SUPPORT FOR RESEARCH INTO PARALYSIS AND SPINAL CORD INJURY
A Shorten Labor Government will provide $1.65m in support for the Perry Cross Spinal Research Foundation to help them find a cure for paralysis and for the Foundation’s functional therapy program.
There are approximately 15,000 Australians living with a spinal cord injury. Every day, one more Australian experiences spinal cord injury.
Established in 2010, the Perry Cross Spinal Research Foundation’s mission is to find a cure for paralysis, inspired by its founder Perry Cross’ own experience of a spinal cord injury during a rugby union accident, rendering him a C2 quadriplegic.
Through the Perry Cross Spinal Research Foundation and its partners, which include the Menzies Health Institute Queensland at Griffith University and others, a Shorten Labor Government will provide $1.65m for research into the effectiveness of a sustained functional therapy program for spinal cord injury sufferers as well as an evaluation of the social and economic costs of spinal cord injury.

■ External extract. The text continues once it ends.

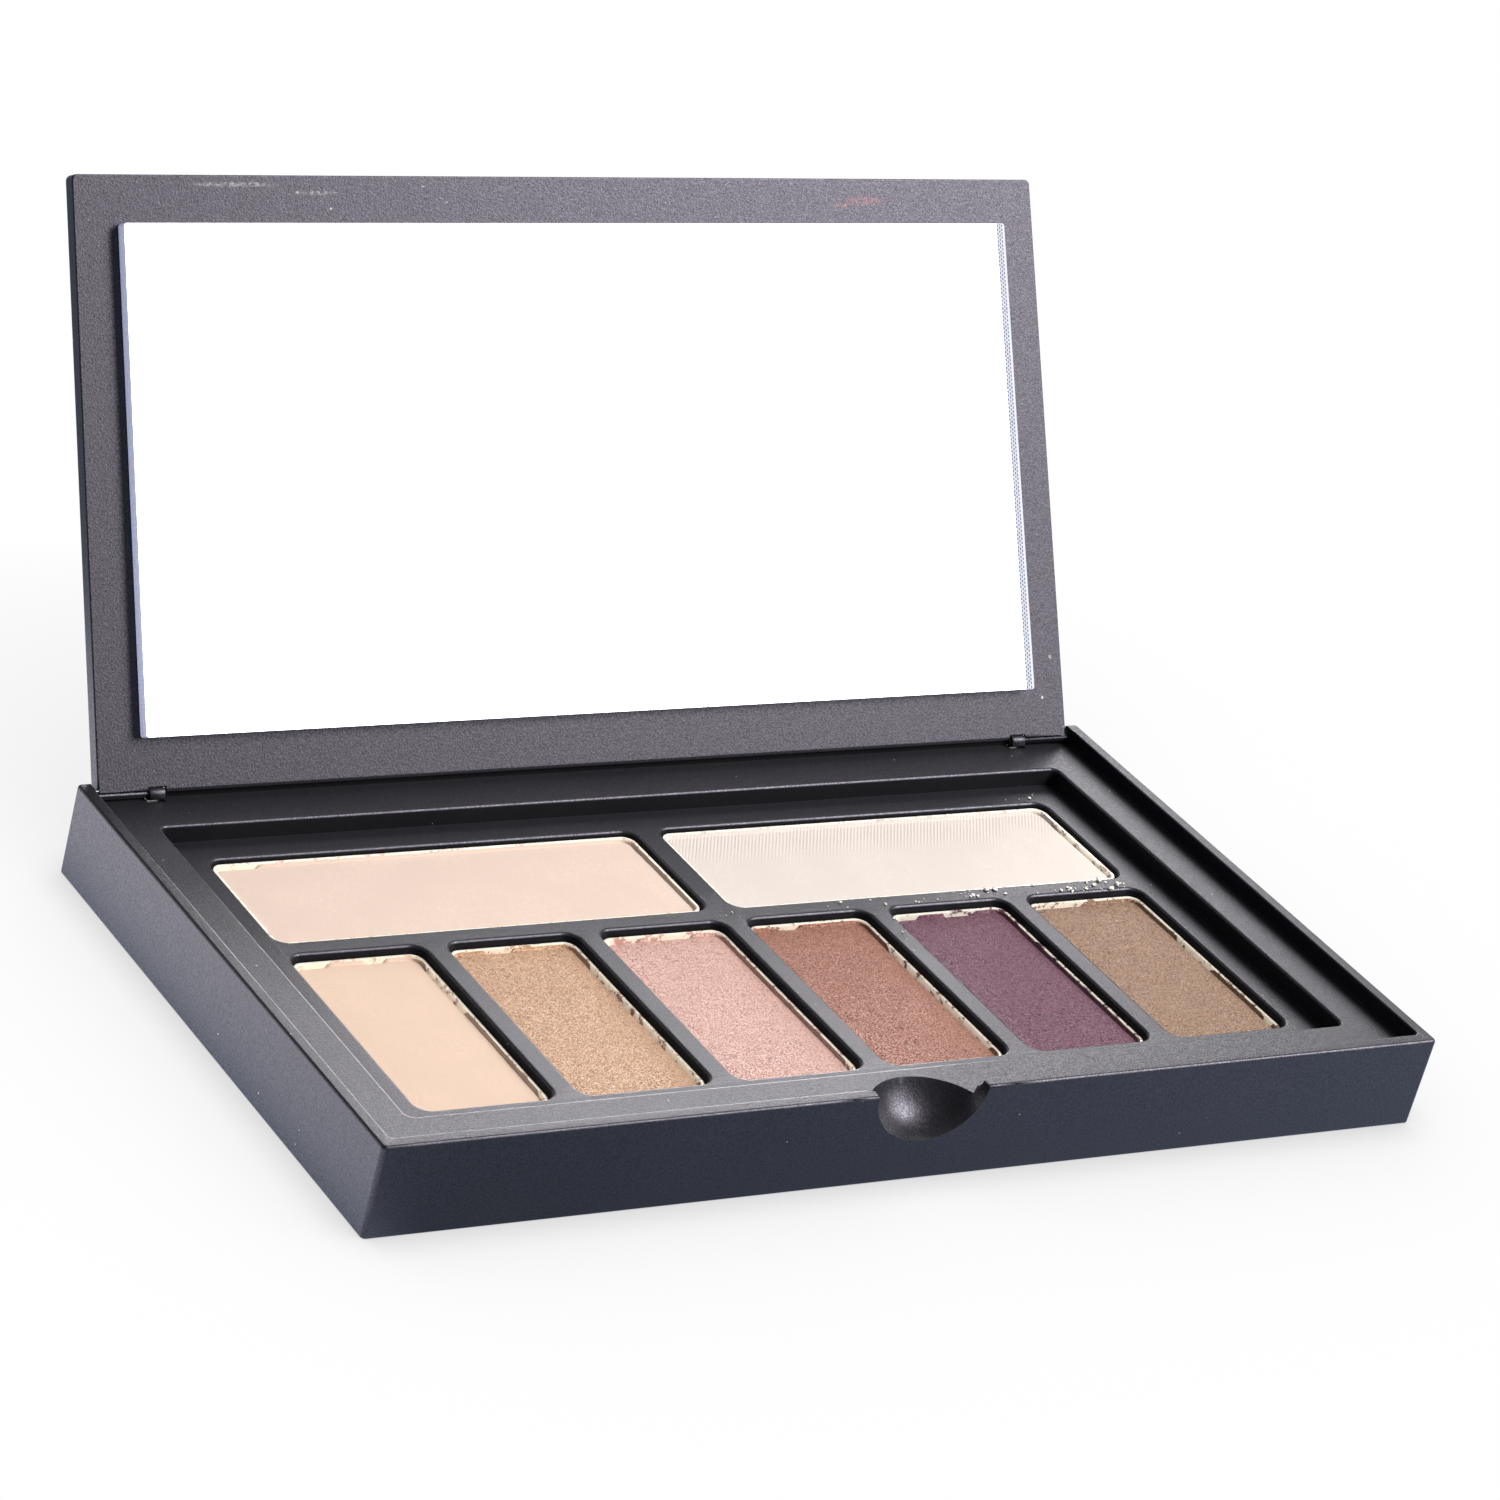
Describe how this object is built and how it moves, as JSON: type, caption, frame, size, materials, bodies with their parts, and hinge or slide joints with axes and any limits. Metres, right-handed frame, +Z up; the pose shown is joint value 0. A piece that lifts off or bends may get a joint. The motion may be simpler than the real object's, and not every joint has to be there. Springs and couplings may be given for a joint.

The sustained functional therapy program is a long-term intensive activity rehabilitation program that allows the nervous system to make new connections and to re-learn the necessary fine control needed for proper motor and sensory function – a complementary program that will contribute to the university and the Foundation’s mission of funding to find a cure for paralysis.
This promise is consistent with Labor’s commitment to supporting a health system that will ensure greater health outcomes for every Australian.